Please note that for the table, [dbo].[Order_Details] the row density(rows per page) has gone up from 35 to 68 now. At the same time, the table size itself has come down from 783MB to 399MB, a saving of almost 50% disc space. But that is not all. Let's try to compare the statistics before and after our changes to the Order_Details table by simply getting its rowcount using the following code:

set statistics io on
set statistics time on
set statistics profile on

select COUNT(1) from dbo.Order_Details with (nolock)

set statistics io off
set statistics time off
set statistics profile off


Before changes:
Table 'Order_Details'. Scan count 3, logical reads 79825, physical reads 0, read-ahead reads 0, lob logical reads 0, lob physical reads 0, lob read-ahead reads 0.

SQL Server Execution Times: CPU time = 500 ms, elapsed time = 247 ms.

After changes:

Table 'Order_Details'. Scan count 3, logical reads 51193, physical reads 0, read-ahead reads 0, lob logical reads 0, lob physical reads 0, lob read-ahead reads 0.

SQL Server Execution Times: CPU time = 483 ms, elapsed time = 241 ms.


You may note that the logical reads have come down by almost 36%. CPU time has reduced only marginally because there is a storage overhead due to compression. However reduction in logical reads enhances performance when this same table is joined with other tables.

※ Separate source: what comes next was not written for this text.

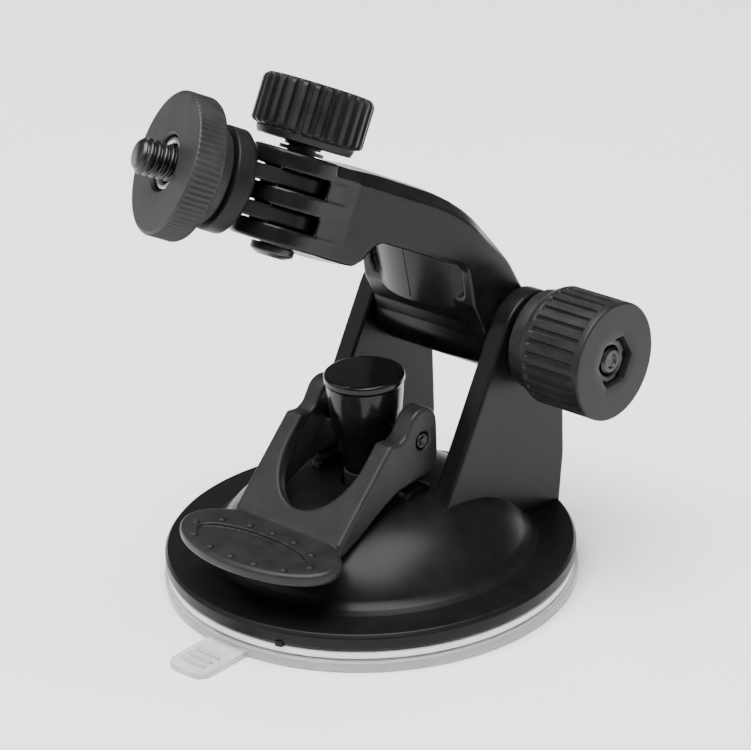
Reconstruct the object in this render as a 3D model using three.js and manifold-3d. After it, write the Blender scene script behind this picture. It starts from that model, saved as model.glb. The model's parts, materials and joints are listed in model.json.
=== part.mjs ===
// Suction-cup windscreen mount for a dash camera, in millimetres, +Z up.
// Origin: the cup's axis at the underside of the protective cover. The lever side faces -Y
// and the yoke's clamping knob is on +X.
import * as THREE from 'three';
import { mergeVertices } from 'three/addons/utils/BufferGeometryUtils.js';
import Module from 'manifold-3d';

const wasm = await Module();
wasm.setup();

// ---------- driving dimensions ----------
const GAP = 0.3; // running and assembly clearance between neighbouring pieces
const DEG = Math.PI / 180;

const cover = { radius: 37.8, top: 1.95, tabHalf: 4.5, tabEnd: 48.8, tabTop: 1.1, ribs: [42.6, 44.45, 46.3] };
const pad = { radius: 37.2, low: cover.top + GAP, rim: 1.45, crown: 2.7, centre: 9.5, seat: 30 };
const cup = {
  radius: 37.5, low: 4.0, top: 7.07, footRadius: 30.2,
  arc: { r: 10.14, z: -2.52, radius: 21.25 }, wall: 2.2, stemHole: 4.9,
  nub: { angle: -73, width: 2.0, depth: 0.7, drop: 1.2 },
};
const yoke = {
  inner: 13.8, outer: 17.7, top: 8.5, back: 34.4, backFoot: 33.0, backRise: 16.0, frontFoot: -4.9, frontSlope: 0.62,
};
const camRest = { inner: 9.3, outer: 11.6, front: -3.2, back: 4.4, top: 21.0 };
const pivot = { y: 26.05, z: 42.25, bolt: 2.5, head: 6.2, washer: 7.0 };
const knob = {
  radius: 10.85, collar: 9.2, near: 21.9, face: 36.2, shoulder: 2.0, band: 1.3, flutes: 30, fluteRadius: 0.42,
  hexFlats: 8.4, hexDepth: 2.6,
};
const post = {
  bottom: 21.8, waist: 4.35, flareStart: 25.5, cup: 6.3, cupZ: 33.0, lip: 7.2, lipLow: 38.5, top: 39.8, bore: 2.9,
};
const stem = {
  disc: 9.0, discLow: 6.85, discTop: 8.9, shaft: 4.3, shaftTop: 21.2, neck: 2.6, neckTop: 26.4,
};
const spring = { radius: 6.1, wire: 0.45, low: 9.7, high: 15.8, turns: 4 };
const lever = {
  half: 12.75, earInner: 9.0, pinY: 0.9, pinZ: 29.5, pin: 1.4,
  foldY: -21.65, foldZ: 17.6, slope: 43.9, slopeLength: 19.9, skin: 2.6,
  earY: 1.3, earZ: 31.9, earRadius: 3.75,
  slotHalf: 8.9, slotLength: 11.7, slotCentre: 15.5,
  padHalf: 17.7, padDepth: 9.0, padY: -28.4, padLow: 15.1, padTop: 17.6,
};
const arm = {
  tilt: 28.5, reach: 55.3, hub: 8.0, hubHalf: 13.35, forkHalf: 8.0, forkRoot: 47.2,
  low: 3.0, top: 18.8, rim: 17.05, notchTop: 8.35, wall: 2.2, roof: 14.6,
  drumRadius: 18.0, drumLean: 39,
};
// three fingers and two slots fill low..top; each slot ends in a round pocket behind thin side walls
const fork = { finger: 3.1, slot: 3.25, bolt: 2.45, hole: 2.8, pocket: 7.3, wallEnd: 54.7 };
const forkKnob = {
  radius: 9.8, low: 21.9, top: 30.8, collar: 8.2, collarLow: 20.5, neck: 3.2, flutes: 22, fluteRadius: 0.85,
};
const forkWasher = { radius: 3.9, low: 19.05, top: 19.65 };
const forkHead = { radius: 3.8, low: 0.7, top: 2.7 };
const adapter = {
  pan: 24.5, finger: 2.65, half: 5.8, disc: 9.1, discBack: 10.2, discFront: 14.2, chamfer: 0.9,
};
const wheel = { radius: 12.5, back: 17.6, face: 23.3, boss: 8.2, bossBack: 14.5, bore: 4.9, knurls: 54 };
const screw = { radius: 3.175, root: 2.55, pitch: 1.27, tip: 28.4, tail: 10.6 }; // 1/4"-20 UNC
const insert = { radius: 4.6, bore: 3.5, back: 18.5, face: 22.7 };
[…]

Required Design changes can be ascertained by our script.
Implemenation of optimal datatypes and appropriate compression level could reduce the disc space usage by around 50% and logical reads by around 36%. (Please note that these results could vary by tables depending on the datatypes and characteristics of the columns within the tables.)
Different studies show an increase in CPU utilization by 1% to 2% due to compression (not in our specific case though). So please do test and verify your improvements before implementation.